A costly push for change in Linn County
Last fall, we opposed shrinking the Linn County Board of Supervisors from three to five members less than a decade after the board was expanded. Just more than 51 percent of county voters, however, saw things differently and voted for the reduction.
In the wake of that decision, we’ve seen inevitable political jockeying among current supervisors facing a high-stakes game of musical chairs. It’s like “survivor island” as one supervisor put it.
At issue is how the next, smaller board will be configured. Will it be elected by district, as the current board is picked, or will it be elected at-large by all county voters? And would supervisors elected at-large still be required to live in separate districts?

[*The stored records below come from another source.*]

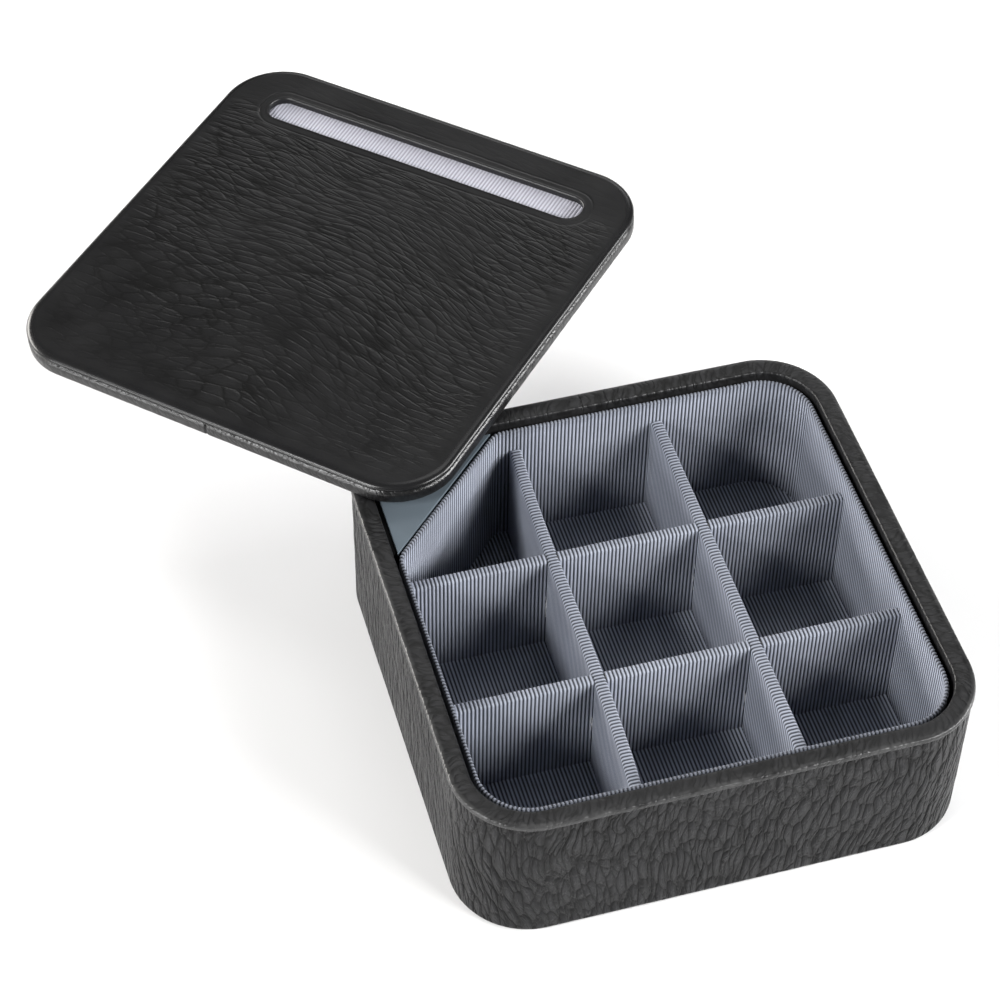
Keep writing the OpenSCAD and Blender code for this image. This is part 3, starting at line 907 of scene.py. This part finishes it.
def divider_bow(along, divider):
    """The left long divider is a little bent, towards the left at its front end."""
    if divider != "long_divider_left":
        return np.zeros_like(along)
    share = along / 66
    return 1.75 * share ** 3 - 0.25 * share ** 2


def divider_grid(low_z, top, half_t):
    """The stations of a divider's cloth from one foot over its flat top to the other foot."""
    r = half_t * 0.55
    wall = straight((half_t, low_z), (half_t, top - r), 2.6)
    turn = arc((half_t - r, top - r), r, 0, 90, 5)
    left_half = np.concatenate([turn[::-1], wall[::-1]]) * [-1, 1]
    return np.concatenate([wall, turn, [(0, top)], left_half])


def crossing_of(divider, part):
    """How far from the middle a divider's part, cloth or core, is crossed by the others."""
    run, other = (1, "cross_divider_back_") if divider.startswith("long") else (0, "long_divider_right_")
    low, high = rest_box(other + part)
    return (low[run] + high[run]) / 2


def make_divider(divider):
    """A divider's ribbed cloth, with the notches where it crosses the others."""
    node = divider + "_fabric"
    is_long = divider.startswith("long")
    low, high = rest_box(node)
    run = 1 if is_long else 0
    across = 1 - run
    middle = (low[across] + high[across]) / 2
    crossing = crossing_of(divider, "fabric")
    notch_z = rest_box("long_divider_left_fabric")[0][2] / 2 + high[2] / 2
    outer = divider_grid(low[2], high[2], DIVIDER_T / 2)
    inner = divider_grid(low[2], high[2] - FABRIC_T, DIVIDER_T / 2 - FABRIC_T)
    nearest = np.abs(outer[:, 1] - notch_z) == np.abs(outer[:, 1] - notch_z).min()
    outer[nearest, 1] = notch_z
    inner[nearest, 1] = notch_z
    s, ridge, rib = rib_columns(high[run] - low[run])
    s = s + low[run]
    for edge in (-1, 1):
        for end in (-1, 1):
            goal = end * crossing + edge * (DIVIDER_T / 2 + NOTCH_CLEAR)
            s[np.abs(s - goal).argmin()] = goal
    mid_s = (s[1:] + s[:-1]) / 2
    mid_z = (outer[1:, 1] + outer[:-1, 1]) / 2
    in_notch = np.abs(np.abs(mid_s) - crossing) < DIVIDER_T / 2
    gone = (mid_z < notch_z) if is_long else (mid_z > notch_z)
    present = ~(in_notch[:, None] & gone[None, :])
    grid_s, height = np.broadcast_arrays(s[:, None], outer[None, :, 1])
    normal = section_normals(outer) * -1
    lift = rib_lift(ridge)[:, None] + 0.05 * noise(grid_s / 14, height / 12, 71 + len(node))
    shift = divider_bow(s, divider)[:, None]
    points = np.empty((2, len(s), len(outer), 3))
    points[0, ..., across] = middle + shift + outer[None, :, 0] + lift * normal[None, :, 0]
    points[1, ..., across] = middle + shift + inner[None, :, 0]
    points[..., run] = grid_s
    points[0, ..., 2] = outer[None, :, 1] + lift * normal[None, :, 1]
    points[1, ..., 2] = inner[None, :, 1]
    along = section_run(outer)[None, :] + thread_shift(rib)[:, None]
    # The ribs are painted a little darker over the divider's top: painted shade, as the top takes more light.
    ridge_with_painted_top_shade = ridge[:, None] * (1 - 0.1 * smoothstep(high[2] - 1.2, high[2], height))
    values = {"ridge": np.tile(ridge_with_painted_top_shade.ravel(), 2), "along": np.tile(along.ravel(), 2)}
    faces = shell_faces(present)
    if is_long:
        faces = faces[:, ::-1]
    return piece(divider + "_grosgrain", points.reshape(-1, 3), [faces], material=cloth, body="box",
                 slot="grosgrain", replaced=[node], values=values, sharp=80)


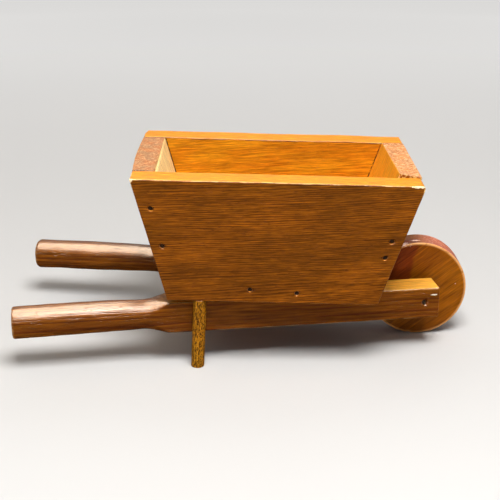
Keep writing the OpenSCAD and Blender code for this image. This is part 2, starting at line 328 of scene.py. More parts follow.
    rough = maths("MULTIPLY_ADD", fibre, surface["fibreRough"], look["rough"] - surface["fibreRough"] / 2)
    rough = maths("ADD", rough, maths("MULTIPLY", endMask, surface["endRough"]))
    height = maths("MULTIPLY_ADD", fibre, surface["fibreHeight"],
                   maths("MULTIPLY", lines, surface["ringHeight"]))
    height = maths("MULTIPLY_ADD", fleck, surface["fleckHeight"], height)
    height = maths("MULTIPLY_ADD", dash, surface["dashHeight"], height)
    height = maths("MULTIPLY_ADD", maths("MULTIPLY", speckle, endMask), surface["endHeight"], height)
    bump = add("Bump", {"Height": height, "Strength": look["bump"],
                        "Distance": surface["bumpDepth"] * mm}).outputs[0]
    shader = add("BsdfPrincipled", {"Base Color": wood, "Roughness": rough, "Normal": bump,
                                    "Specular IOR Level": look["specular"],
                                    "Coat Weight": look["coat"], "Coat Roughness": look["coatRough"],
                                    "Coat Normal": bump})
    tree.links.new(shader.outputs[0], add("OutputMaterial").inputs[0])
    return material


baseSteel = {
    "blotch": 900.0, "rustFrom": 0.42, "rustTo": 0.6, "bareRough": 0.32, "rustRough": 0.7,
    "bump": 0.5, "bumpDepth": 0.1, "metallic": 0.1, "specular": 0.25,
}


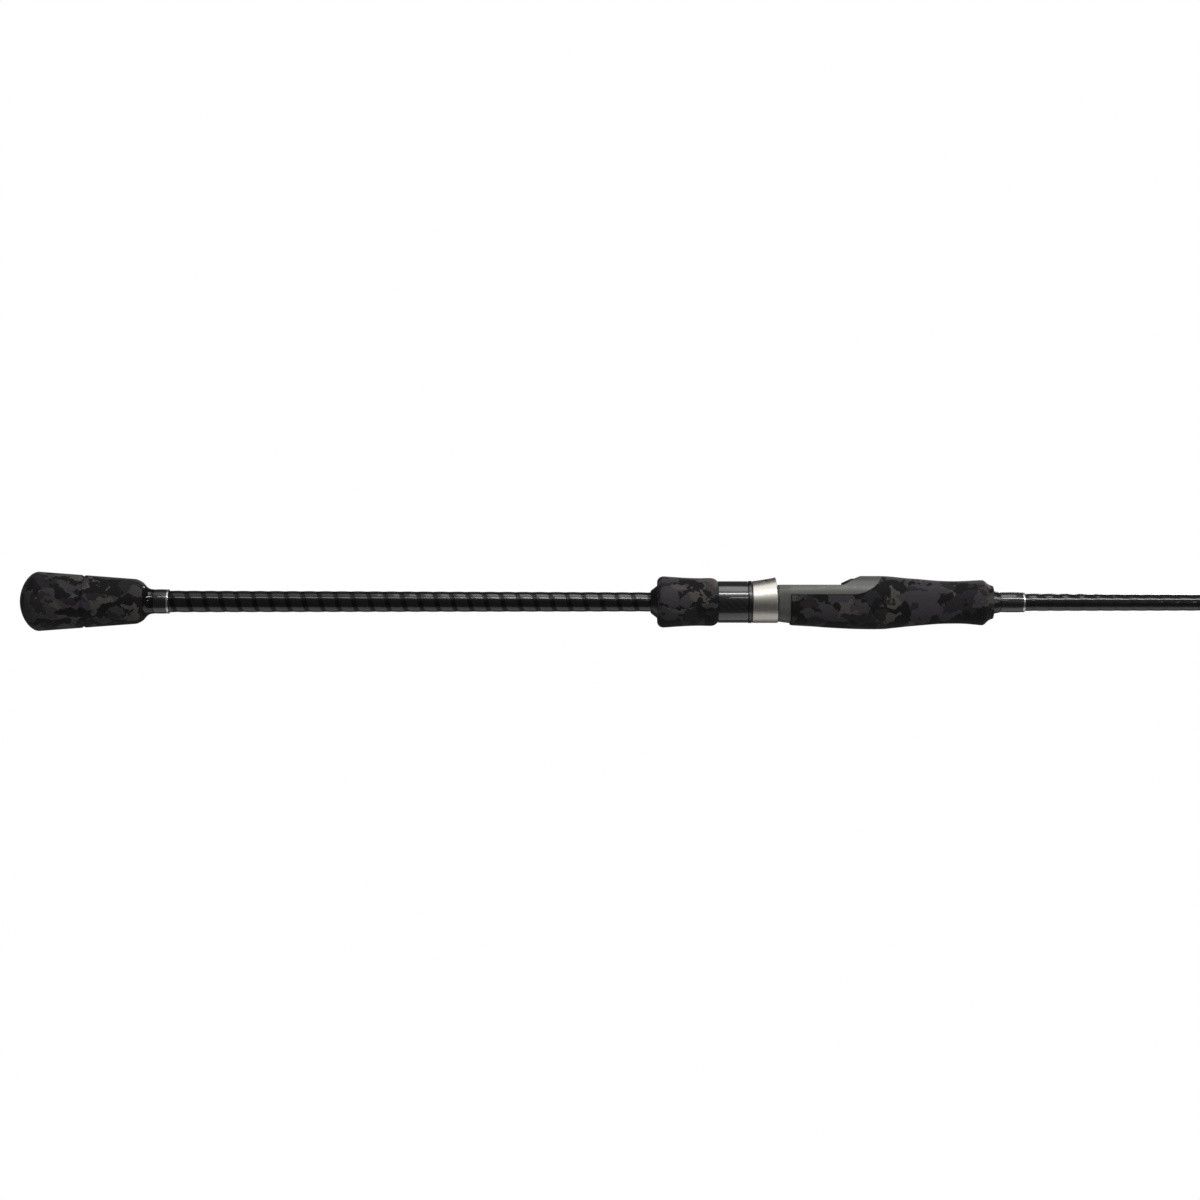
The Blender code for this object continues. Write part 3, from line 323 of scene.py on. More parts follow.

Auditor Joel Miller, who is exploring a run for the county board, urged supervisors earlier this year to adopt an at-large plan. The auditor, elected at-large, is routinely the county’s largest vote-getter.
Supervisors like the current district system, and recently moved to appoint a five-member commission to draw new boundaries. But they left out representatives nominated by District 1 Supervisor Jim Houser.
Houser, in turn, helped Keven Kula of Coggon’s effort to gather signatures to force an Aug. 1 referendum on how board representation will be configured. It was Kula who backed the original ballot issue shrinking the board. Houser denies the snub of his nominees prompted this move, insisting he’s hearing from constituents who want at-large voting.
It’s disappointing a straightforward effort to simply draw new districts is being derailed by political intrigue. It’s also costly, with a countywide vote costing $250,000, plus expenses tied to the state’s new voter ID law. Or maybe it’s the cost of giving voters what they want.
Last fall’s referendum was billed by its supporters as a vote of no confidence in the current Board of Supervisors, due to salaries and other issues. More than 50,000 residents backed the change. Now, by Kula’s count, nearly 13,000 people have signed petitions seeking a vote on how the next board will be elected.
So there appears to be a fairly clear desire for change, whatever the cost.
We think it would be a big mistake to scrap election by district, which provides better representation and may keep the board from being Cedar Rapids dominated. We hope, this time, voters see it our way.